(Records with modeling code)

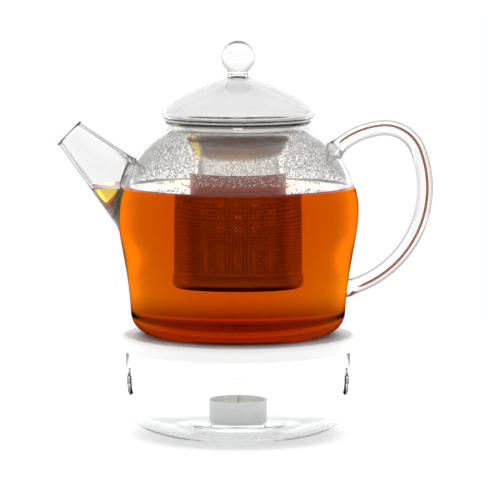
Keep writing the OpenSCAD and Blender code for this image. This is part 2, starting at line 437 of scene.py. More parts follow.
def wet_glass_material():
    """The wetted wall's inner face, which reflects next to nothing."""
    material, nodes, links, shader = new_material("wet_inner_glass")
    nodes.remove(shader)
    bend = bending_glass(nodes)
    add_waviness(nodes, links, bend)
    links.new(bend.outputs["BSDF"], nodes["Material Output"].inputs["Surface"])
    return material


def filled_glass_material():
    """The filled wall's outer face: a clear view in, and full mirroring for light inside the glass."""
    material, nodes, links, shader = new_material("wet_outer_glass")
    shader.inputs["Base Color"].default_value = (0.97, 0.97, 0.96, 1)
    set_clear(shader, GLASS_IOR)
    add_waviness(nodes, links, shader)
    side = nodes.new("ShaderNodeNewGeometry")
    mix = nodes.new("ShaderNodeMixShader")
    links.new(side.outputs["Backfacing"], mix.inputs[0])
    links.new(bending_glass(nodes).outputs["BSDF"], mix.inputs[1])
    links.new(shader.outputs["BSDF"], mix.inputs[2])
    links.new(mix.outputs["Shader"], nodes["Material Output"].inputs["Surface"])
    return material


# The edge values below paint shade on each glass where it is seen side-on, for its dark outlines.
POT_GLASS = glass_material("pot_glass", (0.97, 0.975, 0.97), shine=0.7, edge=0.6)
WET_GLASS = wet_glass_material()
FILLED_GLASS = filled_glass_material()
SPOUT_GLASS = glass_material("spout_glass", (0.95, 0.945, 0.95), shine=0.6, edge=0.12, edge_shade_span=(0.4, 0.7))
ROD_GLASS = glass_material("rod_glass", (0.94, 0.93, 0.935), shine=0.5, edge=0.25, edge_shade_span=(0.12, 0.5))
# The air line's brown tint is a painted reflection of the tea.
AIR_LINE_TEA_REFLECTION = glass_material("air_line", (0.26, 0.12, 0.07), 0, shine=0.5)
DOME_GLASS = glass_material("lid_glass", (0.90, 0.895, 0.895), shine=1.0, edge=0.75)
KNOB_GLASS = glass_material("knob_glass", (0.97, 0.97, 0.965), shine=0.6, edge=0.12, edge_shade_span=(0.3, 0.75))
# The warmer is faded almost to white, so its glass bends light less than real glass does.
BOWL_GLASS = glass_material("bowl_glass", (0.985, 0.99, 0.99), 0.01, ior=1.2)
# The vents' faces are tinted grey: painted shade that draws their edges.
VENT_GLASS = glass_material("vent_glass", (0.93, 0.94, 0.94), 0, ior=1.02)
# The condensation's edge paints dark rings of shade round each drop.
WATER = glass_material("condensation", (0.98, 0.98, 0.98), 0, WATER_IOR, 1.0, 0.05, (0.15, 0.6))
TEA = tea_material()
INFUSER_STEEL = steel_material("infuser_steel", (0.90, 0.86, 0.83), 0.2)
# The basket's dark red-brown is painted shade, tinted with the red of the tea it is seen through, so it
# reads as dark red through the tea; out of the tea the same colour passes for a tea stain.
BASKET_SHADE_STEEL = steel_material("basket_steel", (0.31, 0.11, 0.09), 0.35)
# A darker copy of the collar's steel for its inner faces: painted shade, so the funnel's inside and the
# notch read dark.
SHADED_INNER_STEEL = steel_material("inner_steel_painted_shade", (0.62, 0.58, 0.54), 0.45)
FLANGE_STEEL = steel_material("flange_steel", (0.86, 0.85, 0.83), 0.4)
PLATE_STEEL = steel_material("plate_steel", (0.93, 0.93, 0.925), 0.6, 0.003, metallic=0.7)
FOIL = steel_material("foil", (0.96, 0.96, 0.96), 0.5, 0.01, False, metallic=0.35)
WAX = plain_material("wax", (0.93, 0.92, 0.88), (0.85, 0.83, 0.77), 0.45, 60, 0.15, 0.4)
COTTON = plain_material("cotton", (0.86, 0.84, 0.78), (0.5, 0.48, 0.42), 0.9, 900, 0.2)


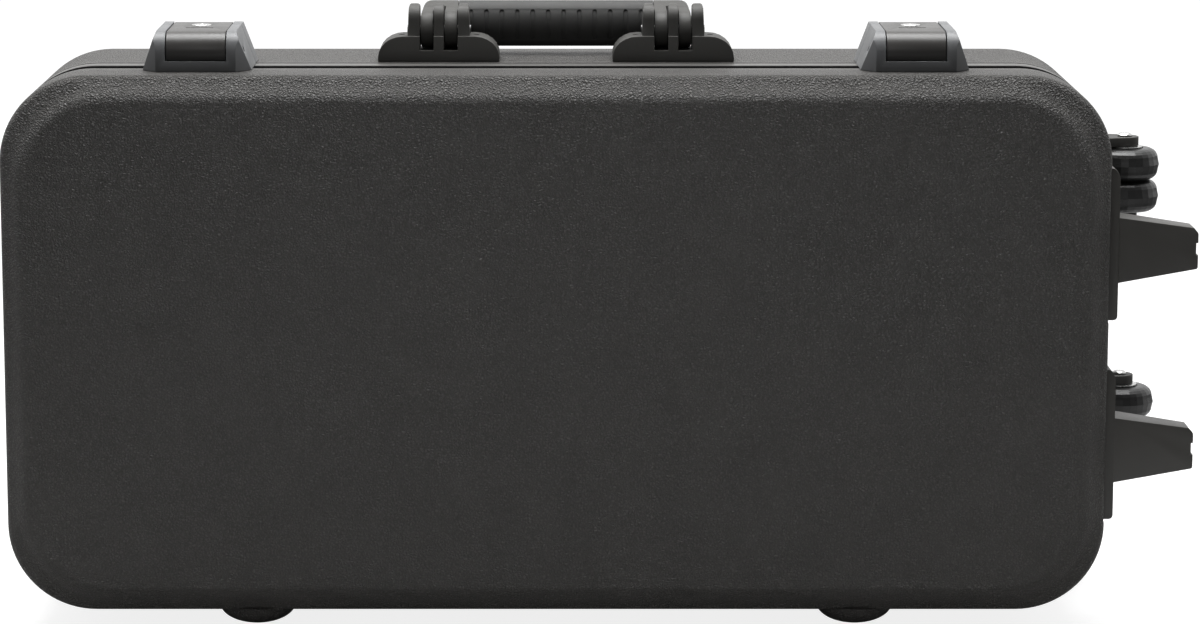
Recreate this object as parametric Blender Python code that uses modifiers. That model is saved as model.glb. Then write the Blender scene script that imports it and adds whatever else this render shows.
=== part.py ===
"""Hard carrying case with a hinged lid, two lever latches, a folding handle, two pairs of wheels and two end feet.

The case stands on its moulded bumps with the lid towards -Y. Every piece is drawn in case coordinates: X along the
case from its middle, Y back from the parting plane between lid and body, Z up from the underside of the shells.
"""
import math

import bmesh
import bpy
from mathutils import Matrix, Vector

# Driving dimensions in metres, angles in degrees
shell_width = 0.720
shell_height = 0.354
corner_radius = 0.0575
lid_wall_depth = 0.0437
body_wall_depth = 0.1135
shell_wall = 0.004
edge_radius = 0.0045
ledge_width = 0.0010
ledge_corner_swell = 0.0080
valley_radius = 0.0030
crown_radius = 0.0100
panel_rise = 0.0090
panel_tilt = 45
panel_corner_swell = 0.0120
seat_gap = 0.0003
running_gap = 0.0003
cut_overrun = 0.002
merge_distance = 0.00001
sharp_angle = 35

# Moulded bumps that the case stands on
bump_end_inset = 0.1625
bump_half_width = 0.0250
bump_half_depth = 0.0210
bump_height = 0.0116
bump_roundness = 0.0004
bump_centre_height = 0.0008
bump_dome_height = 0.0024
bump_inset = 0.0145
bump_rear_inset = 0.0225

# Extruded rims round the two parting edges
rim_mating_gap = 0.0006
rim_recess = 0.0020
rim_shadow_depth = 0.0078
rim_face_depth = 0.0145
rim_groove = 0.0030
rim_flange_gap = 0.0003
rim_flange_thickness = 0.0020
lid_flange_depth = 0.0300
body_flange_depth = 0.0360
lip_gap = 0.0004
lip_thickness = 0.0015
lip_reach = 0.0040
lip_root_depth = 0.0100

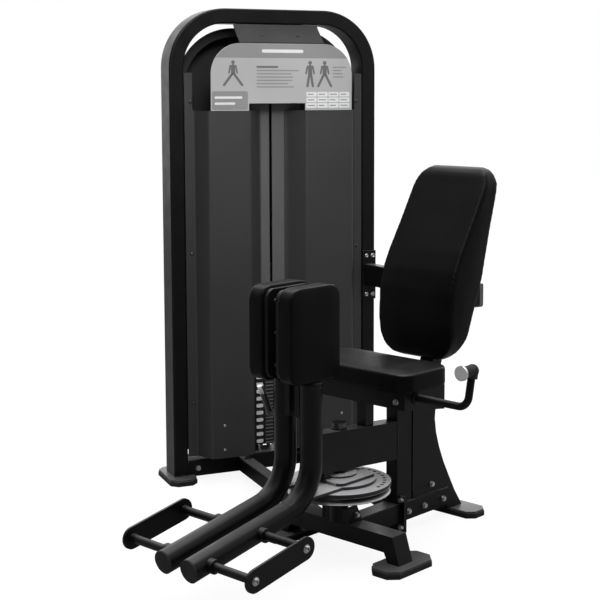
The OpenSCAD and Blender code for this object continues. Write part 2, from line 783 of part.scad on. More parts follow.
module brace_bar() color(steel) on_floor() {
  difference() {
    translate([brace_start[0], brace_start[1], brace_z]) rotate([0, 0, brace_yaw]) translate([-40, 0, 0])
      rotate([90, 0, 90]) linear_extrude(brace_len + 40) tube_section(brace_w, brace_h, 6);
    tower_place() box([-100, leg_d / 2 + 8], [0, 600], [0, 1600]);
  }
  tower_place() box([leg_d / 2, leg_d / 2 + 8], [half_span - 25, half_span + 25], [600, 775]);
  difference() {
    box([-20, 20], [-80, 100], [brace_z - 30, brace_z + 30]);
    upright_place() translate([0, 0, -20]) linear_extrude(upright_len + 40) rounded_rect(50, 50, 5);
    upright_place() box([-60, 60], [-200, 0], [-50, 600]);
    translate([brace_start[0], brace_start[1], brace_z]) rotate([0, 0, brace_yaw]) translate([-40, 0, 0])
      rotate([90, 0, 90]) linear_extrude(brace_len + 40) rounded_rect(brace_w, brace_h, 6);
    translate([brace_start[0], brace_start[1], brace_z]) rotate([0, 0, brace_yaw])
      box([-40, brace_len + 200], [0, 200], [-100, 100]);
  }
}

// Places a handle's bent part, with x outwards and y along the tilted riser
module handle_place() translate([frame_w / 2, -446, 483]) rotate([handle_tilt, 0, 0]) children();

handle_run = handle_out - frame_w / 2 - handle_bend;
elbow_y = -446 + handle_rise * cos(handle_tilt);
elbow_z = 483 + handle_rise * sin(handle_tilt);

module handle_tubes() color(steel) on_floor() both_sides() handle_place() {
  rotate([0, 90, 0]) cylinder(r = handle_r, h = handle_run);
  translate([handle_run, handle_bend, 0]) rotate([0, 0, -90])
    rotate_extrude(angle = 90) translate([handle_bend, 0]) circle(handle_r);
  along_y(handle_bend, handle_rise - 22, handle_run + handle_bend, 0, handle_r);
}

module handle_grips() color(rubber) on_floor() both_sides() {
  handle_place() along_y(handle_rise - 22, handle_rise, handle_run + handle_bend, 0, grip_r);
  translate([handle_out, elbow_y, elbow_z]) sphere(grip_r + 1.5);
  along_y(elbow_y - 46, elbow_y, handle_out, elbow_z, grip_r);
}

module grip_end_caps() color(zinc) on_floor() both_sides()
  along_y(elbow_y - 54, elbow_y - 46, handle_out, elbow_z, grip_r + 4);

module hex_bolt(p, axis_rot) translate(p) rotate(axis_rot) {
  cylinder(r = 9, h = 3);
  cylinder(r = 8, h = 9, $fn = 6);
}

module frame_bolts() color(zinc) on_floor() {
  for (y = [-267, -190, -96]) hex_bolt([base_rail_w / 2, y, 72], [0, 90, 0]);
  for (y = [-279, -190, -96]) mirror([1, 0, 0]) hex_bolt([base_rail_w / 2, y, 72], [0, 90, 0]);
  both_sides() hex_bolt([24, -150, 130], [0, 90, 0]);
  for (z = [30, 116]) both_sides() hex_bolt([31.5, junction_y - 6, z], [90, 0, 0]);
  both_sides() hex_bolt([170, frame_front, 474], [90, 0, 0]);
  tower_place() for (s = [-1, 1]) hex_bolt([45, s * 292, 51], [0, 90, 0]);
}

tower_frame();
tower_bottom_rail();
left_shroud();
right_shroud();
rear_cover();
top_bridge_plate();
placard();
slot_guards();
guide_rods();
stack_bumpers();
resting_plates();
lifted_plates();
top_plate();
selector_stem();
selector_pin();
top_pulley();
top_pulley_bracket();
bottom_pulley();
stack_cable();
rear_cable();
foot_plates();
rubber_feet();
link_beams();
cross_beam();
centre_rail();
rear_rail();
seat_post();
rear_column();
pivot_beam();
pivot_shaft();
seat_support_post();
cam_wheel();
range_disc();
retaining_washer();
left_arm_hub();
right_arm_hub();
left_arm_tube();
right_arm_tube();
left_tube_cap();
right_tube_cap();
left_foot_pegs();
right_foot_pegs();
left_peg_plate();
right_peg_plate();
left_pad_bracket();
right_pad_bracket();
left_thigh_pad();
right_thigh_pad();
start_pin();
release_lever();
seat_frame();
seat_pad();
backrest_upright();
backrest_board();
backrest_pad();
brace_bar();
handle_tubes();
handle_grips();
grip_end_caps();
frame_bolts();
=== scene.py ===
"""Looks of the seated inner thigh machine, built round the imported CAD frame."""

import json
import math

import bmesh
import bpy
import numpy as np
from mathutils import Matrix, Vector


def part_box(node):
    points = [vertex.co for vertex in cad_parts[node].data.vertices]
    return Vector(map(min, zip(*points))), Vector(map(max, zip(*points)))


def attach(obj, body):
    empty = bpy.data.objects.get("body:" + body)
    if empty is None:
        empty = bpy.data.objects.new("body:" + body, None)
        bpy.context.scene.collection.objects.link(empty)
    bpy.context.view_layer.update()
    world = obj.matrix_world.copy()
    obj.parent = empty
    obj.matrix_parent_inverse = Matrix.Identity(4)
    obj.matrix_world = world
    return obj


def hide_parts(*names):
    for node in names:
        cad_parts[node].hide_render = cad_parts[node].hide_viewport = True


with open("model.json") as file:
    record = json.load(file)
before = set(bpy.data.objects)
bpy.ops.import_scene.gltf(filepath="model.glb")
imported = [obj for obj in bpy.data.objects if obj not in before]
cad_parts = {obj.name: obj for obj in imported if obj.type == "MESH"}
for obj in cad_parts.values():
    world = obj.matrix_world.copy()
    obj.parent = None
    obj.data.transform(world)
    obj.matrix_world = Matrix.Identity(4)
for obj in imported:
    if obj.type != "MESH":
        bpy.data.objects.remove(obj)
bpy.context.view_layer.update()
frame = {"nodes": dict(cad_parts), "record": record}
NODES = frame["nodes"]

MM = 0.001
# drawings below are in millimetres, in the seat's frame or the tower's; both are lowered by 8 mm
SEAT = Matrix.Translation((0, 0, -0.008))
TOWER = SEAT @ Matrix.Translation((-0.772, -0.054, 0)) @ Matrix.Rotation(math.radians(-23.6), 4, "Z")
FRONT = Matrix(((0, 0, 1, 0), (1, 0, 0, 0), (0, 1, 0, 0), (0, 0, 0, 1)))
PIVOT = Vector((0, -0.549, 0))

# ---------------------------------------------------------------- camera

EYE, GAZE = (2.546, -3.344, 1.356), Vector((-0.668, 0.737, -0.107))
LENS_MM, SENSOR_MM = 80.4, 36
SHIFT = (-0.0705, -0.1183)


def aim(obj, direction):
    """Turns a camera or a lamp, which look along their own -Z, to face a direction."""
    obj.rotation_mode = "QUATERNION"
    obj.rotation_quaternion = direction.to_track_quat("-Z", "Y")


def add_camera():
    data = bpy.data.cameras.new("camera")
    data.lens, data.sensor_width = LENS_MM, SENSOR_MM
    data.shift_x, data.shift_y = SHIFT
    data.clip_start, data.clip_end = 0.1, 60
    cam = bpy.data.objects.new("camera", data)
    cam.location = EYE
    aim(cam, GAZE)
    bpy.context.scene.collection.objects.link(cam)
    bpy.context.scene.camera = cam


# ---------------------------------------------------------------- materials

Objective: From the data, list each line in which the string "Blender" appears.

Result of the task:
Keep writing the OpenSCAD and Blender code for this image. This is part 2, starting at line 437 of scene.py. More parts follow.
Recreate this object as parametric Blender Python code that uses modifiers. That model is saved as model.glb. Then write the Blender scene script that imports it and adds whatever else this render shows.
The OpenSCAD and Blender code for this object continues. Write part 2, from line 783 of part.scad on. More parts follow.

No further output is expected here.